Third sentence, part 2: "...using a password is a necessary condition you need to fulfill in order to gain access to do what you want to do." Grammatically OK, but it's in response to a statement where putting in a password is a choice. The condition of needing a password has not been established.

So, in other words, you have not read and understood what you've responded to. That, according to you, is a sign of illiteracy.

I see what you've done. You've assumed, incorrectly, that my statement has to do with using a program that someone else has designed and I have no choice of what requirement there will be.

There are many instances where using a password is optional and making the requirement of using one is a choice.

Tony Cooper
What in the world does "You don't sit down at the system with the purpose to use a password" mean?

Sandman
What part of it confuse you? You just made the stupid claim that you only include the requirement for a password if that's what you want to do.

What? Stupid claim? There are many program wherein the user decides if a password is to be use.

No one "wants" to do that, but it's a needed step for added security. What one MAY want to do is have added security, and in most instances that adds the requirement of identification, which could be a password.

Tony Cooper
You show that you can't follow what is said when you write "a password is a necessary condition".

Sandman
Ironic.

Tony Cooper
In a system that is being planned - as I said above - the person planning the system decides if the use of a password is a necessary requirement.

Sandman
No, he decides if he wants his system to have added security, and then he choose a method. He doesn't add passwords just because he wants passwords.

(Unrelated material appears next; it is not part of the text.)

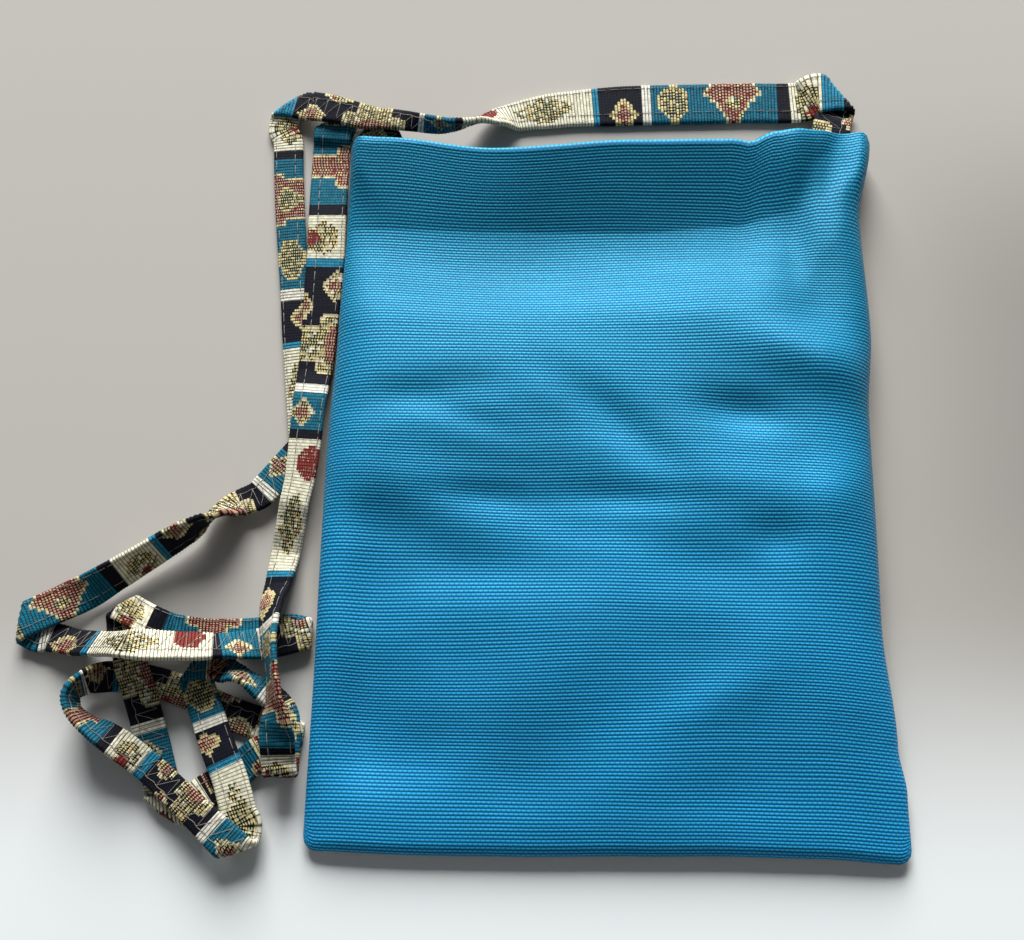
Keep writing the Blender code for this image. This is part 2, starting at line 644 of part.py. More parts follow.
def plan_strap():
    """Folds and strands of the whole strap, in metres."""
    millimetre = 0.001
    routes = []
    for strand in STRANDS:
        routes.append([(*(value * millimetre for value in point[:3]), *point[3:]) for point in strand[0]])
    folds = []
    strands = []
    for index, (points, (_, turn, radius)) in enumerate(zip(routes, STRANDS)):
        start = None
        if folds:
            fold = folds[-1]
            start = fold.after
            points = [(*(fold.end + fold.after * fold.window), 0.0), *points]
        if index + 1 < len(routes):
            last = Vector(points[-1][:3])
            before = flat_direction(Vector(points[-2][:3]), last)
            after = flat_direction(last, Vector(routes[index + 1][0][:3]))
            fold = Fold(last, before, after, turn, radius * millimetre)
            folds.append(fold)
            points = [*points[:-1], (*(last - before * fold.window), *points[-1][3:])]
            strands.append(Strand(points, start, before))
        else:
            strands.append(Strand(points, start, None))
    return strands, folds


def strap_section():
    """Half of the strap's section: places across the width, with the share of the half thickness there."""
    half = STRAP_WIDTH / 2
    left = [(-half, 0.0), (-half + STRAP_EDGE, 1.0), (-half / 3, 1.0)]
    return left + [(-side, share) for side, share in reversed(left)]


def section_ring(place_at):
    """A closed ring of points round the strap, from a function that places any point of its middle."""
    half = STRAP_THICKNESS / 2
    upper = []
    lower = []
    for side, share in strap_section():
        place, normal = place_at(side)
        upper.append(place + normal * (half * share))
        if share:
            lower.append(place - normal * (half * share))
    return upper + lower[::-1]


def strand_ring(station, hand):
    place, direction, roll = station
    left = Vector((0, 0, 1)).cross(direction).normalized()
    normal = direction.cross(left)
    across = left * math.cos(roll) + normal * math.sin(roll)
    up = normal * math.cos(roll) - left * math.sin(roll)
    return section_ring(lambda side: (place + across * (side * hand), up * hand))


def fold_rings(fold, hand):
    rings = []
    span = fold.wrap + 2 * fold.window
    steps = max(6, round(span / FOLD_STEP))
    for step in range(1, steps):
        past = -fold.window + span * step / steps

        def place_at(side, past=past):
            place, normal = fold.spot(past, side * hand)
            return place, normal * hand

        rings.append(section_ring(place_at))
    return rings


def build_strap(finish):
    """One flat band from the right corner to the left one, folded, twisted and lying beside the bag."""
    strands, folds = plan_strap()
    hand = -1
    rings = []
    for index, strand in enumerate(strands):
        rings += [strand_ring(station, hand) for station in strand.samples(RUN_STEP, TWIST_STEP)]
        if math.cos(strand.roll[-1]) < 0:
            hand = -hand
        if index < len(folds):
            rings += fold_rings(folds[index], hand)
            hand = -hand
    bm = bmesh.new()
    made = [[bm.verts.new(spot) for spot in ring] for ring in rings]
    count = len(made[0])
    for first, second in zip(made, made[1:]):
        for index in range(count):
            following = (index + 1) % count
            bm.faces.new((first[index], first[following], second[following], second[index]))
    bm.faces.new(made[0])
    bm.faces.new(made[-1][::-1])
    return add_object("shoulder_strap", bm, finish, 50)


def main():
    clear_scene()
    build_panels(material("ribbed_cloth", BLUE_CLOTH, 0.6), material("kilim_cloth", KILIM_CLOTH, 0.75))
    build_tapes(material("zip_tape", TAPE_BLACK, 0.8))
    build_coil_rows(material("zip_coil", COIL_BLACK, 0.4))
    metal = material("nickel", NICKEL, 0.3, 1.0)
    build_stops(metal)
    build_slider(metal)
    build_pull(metal)
    build_strap(material("strap_cloth", STRAP_CLOTH, 0.75))


main()
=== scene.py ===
"""Looks of a small zip shoulder bag: a ribbed blue back, a kilim front, a coil zip and a long woven strap.

Units are metres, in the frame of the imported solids: the bag lies on its front, +X runs along the zip,
+Y points from the bottom seam to the zip and +Z is up, out of the ribbed back.
"""

import math

import bmesh
import bpy
import numpy as np
from mathutils import Euler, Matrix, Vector


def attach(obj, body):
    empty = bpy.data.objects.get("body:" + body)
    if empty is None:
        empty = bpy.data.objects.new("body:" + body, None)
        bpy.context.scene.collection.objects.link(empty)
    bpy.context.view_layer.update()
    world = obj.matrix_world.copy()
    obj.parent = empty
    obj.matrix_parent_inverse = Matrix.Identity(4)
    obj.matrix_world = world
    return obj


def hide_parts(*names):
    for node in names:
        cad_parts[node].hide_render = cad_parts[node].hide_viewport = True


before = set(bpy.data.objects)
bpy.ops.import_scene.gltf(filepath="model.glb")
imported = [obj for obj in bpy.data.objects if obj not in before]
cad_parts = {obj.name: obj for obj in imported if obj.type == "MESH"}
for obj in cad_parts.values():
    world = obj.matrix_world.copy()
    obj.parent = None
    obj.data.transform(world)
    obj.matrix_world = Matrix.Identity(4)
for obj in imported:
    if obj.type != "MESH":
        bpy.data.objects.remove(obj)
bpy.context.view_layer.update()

MM = 0.001
RANDOM = np.random.default_rng(7)

# Bag outline and cloth: sizes as in the solids, with edges and outlines a little closer to the photo
BAG_WIDTH = 0.150
BAG_HEIGHT = 0.198
SEAM_HEIGHT = 0.0062
SEAM_GAP = 0.0003
BOTTOM_CORNER = 0.0035
TOP_CORNER = 0.0030
SIDE_STRIP = 0.0022
BACK_CLOTH = 0.0007
FRONT_CLOTH = 0.0008
FOLD_GAP = 0.0003
HEM_DEPTH = 0.0125
MOUTH_RISE = 0.00605
TROUGH_FROM_TOP = 0.031
MOUTH_FROM_TOP = 0.011
BACK_EDGE = 0.016
FRONT_EDGE = 0.014
MOUTH_EDGE = 0.0045
BOTTOM_EDGE = 0.0030
LEFT_LINE = ((0.0, 0.0), (0.25, 0.0006), (0.5, 0.0006), (0.7, 0.0018), (0.85, 0.0026), (1.0, 0.0025))
RIGHT_LINE = ((0.0, 0.0010), (0.08, 0.0006), (0.14, -0.0012), (0.3, -0.0040), (0.58, -0.0042), (0.7, -0.0024),
              (0.87, -0.0036), (1.0, 0.0006))
TOP_LINE = ((0.0, -0.0028), (0.06, -0.0034), (0.28, -0.0066), (0.55, -0.0041), (0.70, -0.0035),
            (0.735, -0.0034), (0.765, -0.0042), (0.81, -0.0012), (0.87, 0.0), (0.92, 0.0004), (1.0, 0.0012))
BOTTOM_LINE = ((0.0, 0.0019), (0.2, 0.0013), (0.35, 0.0014), (0.55, 0.0020), (0.7, 0.0024), (0.85, 0.0022),
               (1.0, 0.0012))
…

The developer wants to make a secure system, so he is required to add identification, and chooses password.

The user wants to use the program, and that requires to write his password. The user doesn't sit down wanting to write a password.

Tony Cooper
It isn't about what someone else has planned. In this case, it is a requirement if you want it to be a requirement.

Sandman
What it *isn't* is something "you want to do".

Certainly is. My grandson's new laptop offered the choice. He could decide to require a password to access the system or decline to use a password. What is more of a choice of what "you want to do" than that?

Only someone illiterate would say something like that.